Storia dell'articolo
Chiudi

Questo articolo è stato pubblicato il 17 settembre 2013 alle ore 06:45.

My24


ROMA
Due strade per salvare gli stabilimenti Riva Acciaio. La prima, passa per un chiarimento, già da oggi, con il custode giudiziale per capire i reali margini per riprendere l'attività. La seconda, al momento considerata l'extrema ratio e tecnicamente non semplice, passa per il commissariamento. È questo l'esito dell'ennesima giornata convulsa sulle attività del gigante italiano della siderurgia.
Ieri il premier Letta ha lanciato un messaggio molto chiaro alla famiglia Riva: «Non usate i lavoratori come rappresaglia rispetto alle scelte della magistratura», ha spiegato provando poi a chiarire qual è la strategia del Governo. Che oltre a fare «tutta la pressione sull'azienda perché riapra» sta anche valutando dal punto di vista tecnico «il percorso giuridico» da seguire per arrivare al commissariamento: l'idea, come ha chiarito lo stesso Letta, è quella di «verificare se quello che si à fatto per Taranto, il commissariamento, si può fare anche per le altre aziende di Varese e Verona». Gli strumenti ci sarebbero: a cominciare dal percorso previsto dai due decreti sull'Ilva – quello di dicembre 2012 e quello della scorsa estate – per le imprese di interesse strategico nazionale (almeno 200 dipendenti) che minaccino ambiente e salute.

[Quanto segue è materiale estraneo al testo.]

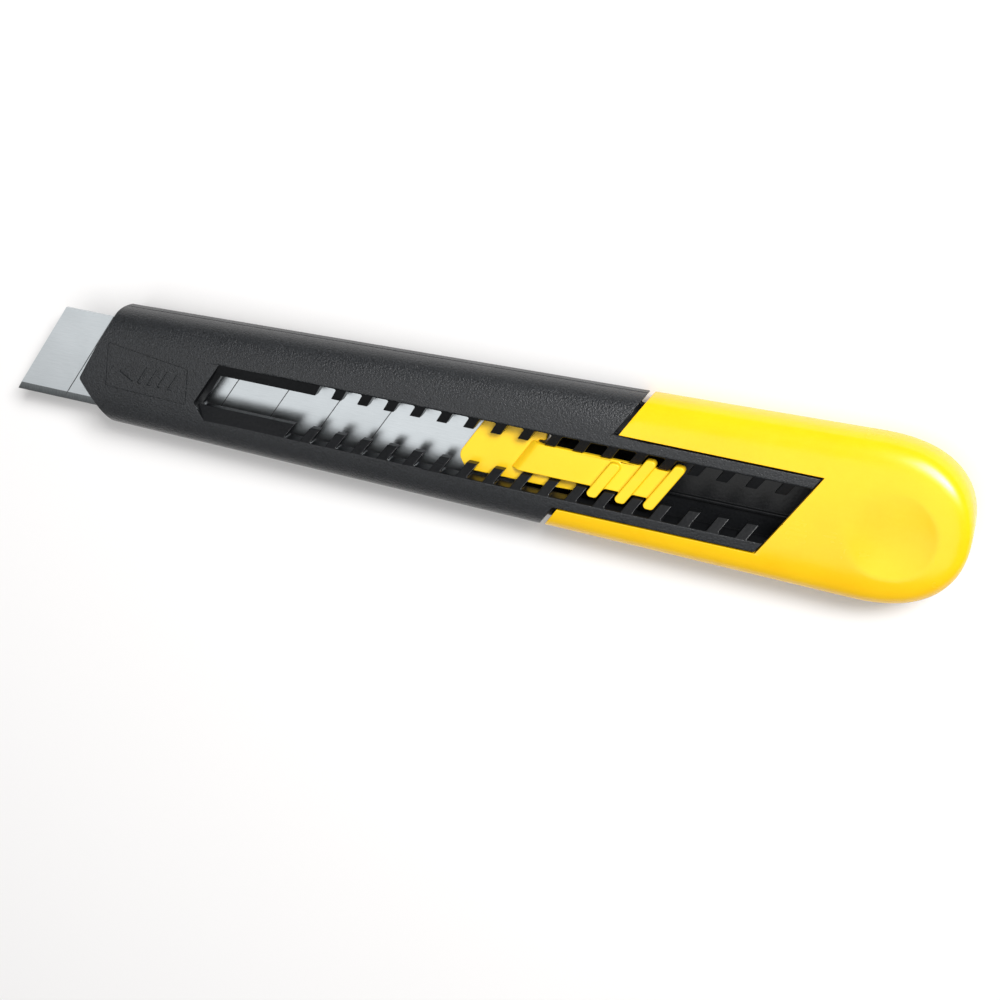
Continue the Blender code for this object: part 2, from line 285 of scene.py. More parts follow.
handleShape = {
    "Spine Half": 11.06, "Spine Growth": 0.0324, "Edge Half": 10.96, "Edge Growth": 0.0167, "Centre Half": 12.0,
    "Half Height": 5.983, "Middle Up": -1.4, "Section Power": 3.0, "Length": 162.38, "End Round": 17.0,
    "Plan Power": 2.4, "Side Power": 9.0, "Belly Cut": 0.333, "Seat Width At": 98.0,
    "Dimple Back": 149.7, "Dimple Side": 0.3, "Dimple Radius": 7.5, "Dimple Depth": 0.0, "Dimple Lean": 0.55,
    "Dimple Fade": 0.9,
}
loftFloats = ["Front", "Rear", "Crowd", "Inset"] + list(handleShape)


def buildLoftTree():
    tree, given, result = newGroup(
        "GeometryNodeTree", "rounded_handle",
        [("Origin", "Vector"), ("Rings", "Int"), ("Points", "Int"), ("Material", "Material")]
        + [(label, "Float") for label in loftFloats],
        [("Geometry", "Geometry")])

    def op(name, *values):
        return calc(tree, name, *values)

    spine = addNode(tree, "GeometryNodeCurvePrimitiveLine", Start=(0, 0, 0), End=(1, 0, 0))
    rows = addNode(tree, "GeometryNodeResampleCurve", Curve=spine.outputs[0], Count=given["Rings"])
    hoop = addNode(tree, "GeometryNodeCurvePrimitiveCircle", Resolution=given["Points"], Radius=1.0)
    tube = addNode(tree, "GeometryNodeCurveToMesh", Curve=rows.outputs[0])
    wire(tree, hoop.outputs[0], tube.inputs["Profile Curve"])
    wire(tree, True, tube.inputs["Fill Caps"])
    place = addNode(tree, "ShaderNodeSeparateXYZ", Vector=addNode(tree, "GeometryNodeInputPosition").outputs[0])
    share, across, over = place.outputs
    turn = op("ARCTAN2", over, across)
    side = op("SIGN", turn)
    u = op("SUBTRACT", 1.0, op("MULTIPLY", op("ABSOLUTE", turn), 2 / math.pi))
    away = op("ABSOLUTE", u)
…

La strada del commissariamento non è comunque dietro l'angolo anche perché – come ha chiarito ieri il premier – non è affatto così facile da imboccare: «Si può fare solo c'é certezza giuridica, perché poi – ha spiegato Letta – se l'azienda ricorre e un giudice le dà ragione, siamo punto e daccapo».
Nel pomeriggio a Palazzo Chigi, prima ancora della riunione coordinata dal ministro dello Sviluppo economico Flavio Zanonato, si era svolto un vertice tra il sottosegretario Filippo Patroni Griffi, il ministro dell'Ambiente Andrea Orlando, il commissario straordinario dell'Ilva Enrico Bondi e il sottosegretario allo Sviluppo Claudio De Vincenti. Un vertice durante il quale sono stati passati in rassegna gli investimenti ambientali dell'Ilva, per avere un quadro complessivo del risanamento dello stabilimento tarantino. Poi, in serata, l'incontro sul nuove fronte tra Zanonato, il rappresentante di Riva Acciaio Bruno Ferrante e l'amministratore unico Cesare Riva.

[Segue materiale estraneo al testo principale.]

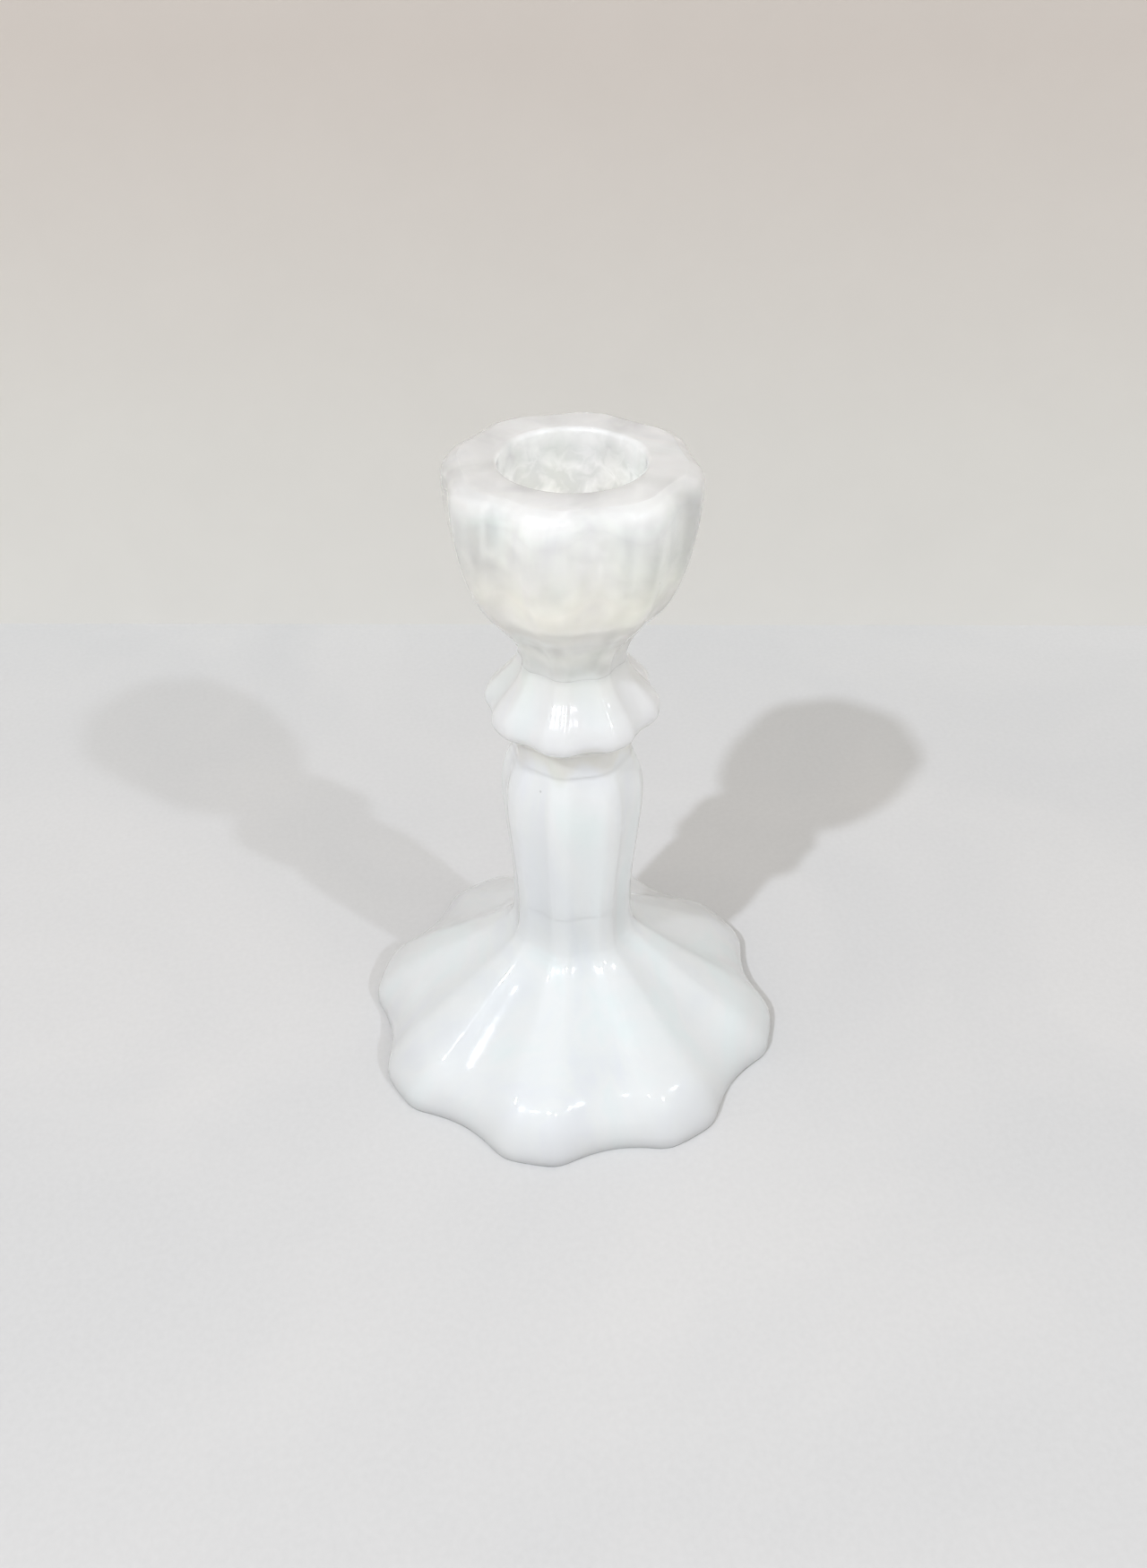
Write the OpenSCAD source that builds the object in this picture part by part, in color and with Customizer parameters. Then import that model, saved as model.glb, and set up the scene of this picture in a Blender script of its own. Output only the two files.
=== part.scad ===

«Abbiamo chiesto al gruppo Riva di incontrare il custode giudiziale (cui sono affidati beni sequestrati ndr) per riprendere immediatamente la produzione di acciaio» ha spiegato alla fine Zanonato. Il custode a sua volta verificherà con il Gip i margini per riprendere l'attività degli impianti – sette stabilimenti e alcune società di servizio – dopo il sequestro preventivo di cespiti aziendali per 916 milioni, decisione che ha provocato la messa in libertà di 1400 lavoratori. Solo se questo tentativo non andrà a buon fine, «considereremo altre ipotesi». Al tempo stesso, il governo si muoverà per verificare la disponibilità del sistema bancario a riallacciare il circuito del credito con il gruppo, in difficoltà nella gestione dei pagamenti.

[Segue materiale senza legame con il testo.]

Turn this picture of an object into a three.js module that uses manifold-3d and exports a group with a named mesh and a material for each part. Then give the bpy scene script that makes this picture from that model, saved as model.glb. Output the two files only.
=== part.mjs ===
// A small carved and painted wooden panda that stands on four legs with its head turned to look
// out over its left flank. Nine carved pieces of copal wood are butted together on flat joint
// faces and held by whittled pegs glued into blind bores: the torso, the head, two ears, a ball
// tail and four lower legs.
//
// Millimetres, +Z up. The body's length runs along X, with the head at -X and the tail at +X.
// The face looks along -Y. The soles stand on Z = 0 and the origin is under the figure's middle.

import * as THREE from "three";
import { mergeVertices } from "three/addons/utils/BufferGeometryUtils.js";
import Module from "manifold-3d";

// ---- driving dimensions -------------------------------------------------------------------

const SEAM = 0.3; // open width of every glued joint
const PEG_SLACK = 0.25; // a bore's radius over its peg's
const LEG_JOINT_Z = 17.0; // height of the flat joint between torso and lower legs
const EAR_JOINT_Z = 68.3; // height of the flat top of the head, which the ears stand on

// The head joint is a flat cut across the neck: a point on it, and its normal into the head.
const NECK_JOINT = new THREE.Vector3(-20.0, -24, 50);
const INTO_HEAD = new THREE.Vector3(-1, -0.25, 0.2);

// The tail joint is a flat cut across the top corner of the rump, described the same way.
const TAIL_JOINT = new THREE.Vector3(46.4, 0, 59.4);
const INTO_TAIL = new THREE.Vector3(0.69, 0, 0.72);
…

Per il Governo – questo il primo step da verificare prima di percorrere altre vie – l'"agibilità aziendale" ci dovrebbe essere ancora tutta visto che il sequestro non dovrebbe impedire l'attività dell'azienda, come ha chiarito anche la procura di Taranto in un comunicato stampa ma non con un dispositivo ad hoc. «La nostra valutazione – ha detto Letta – è che il sequestro dei conti correnti non impedisce l'attività dell'azienda». Ma, come ha ammesso lo stesso premier, «bisogna che sia chiaro quali beni sono stati sequestrati e quali no».
Dal canto suo, Bruno Ferrante ha ribadito «l'intenzione della proprietà di impugnare un provvedimento che riteniamo illegittimo davanti alla Cassazione», ma ha aperto al percorso prospettato dal governo. «Abbiamo letto il comunicato della Procura e chiederemo un chiarimento per capire se è possibile riprendere l'attività già nelle prossime ore».
Ieri all'incontro con i vertici dell'azienda era presente anche il sottosegretario al Lavoro, Carlo Dell'Aringa. Che ha rassicurato sull'intenzione del Governo a intervenire nel caso in cui il gruppo chiedesse il ricorso alla cassa integrazione per i 1.400 dipendenti «messi in libertà» negli stabilimenti di Veneto, Lombardia, Piemonte e Liguria. Lo stesso ministro Giovannini ha assicurato che il governo farà di tutto «per evitare danni per i lavoratori».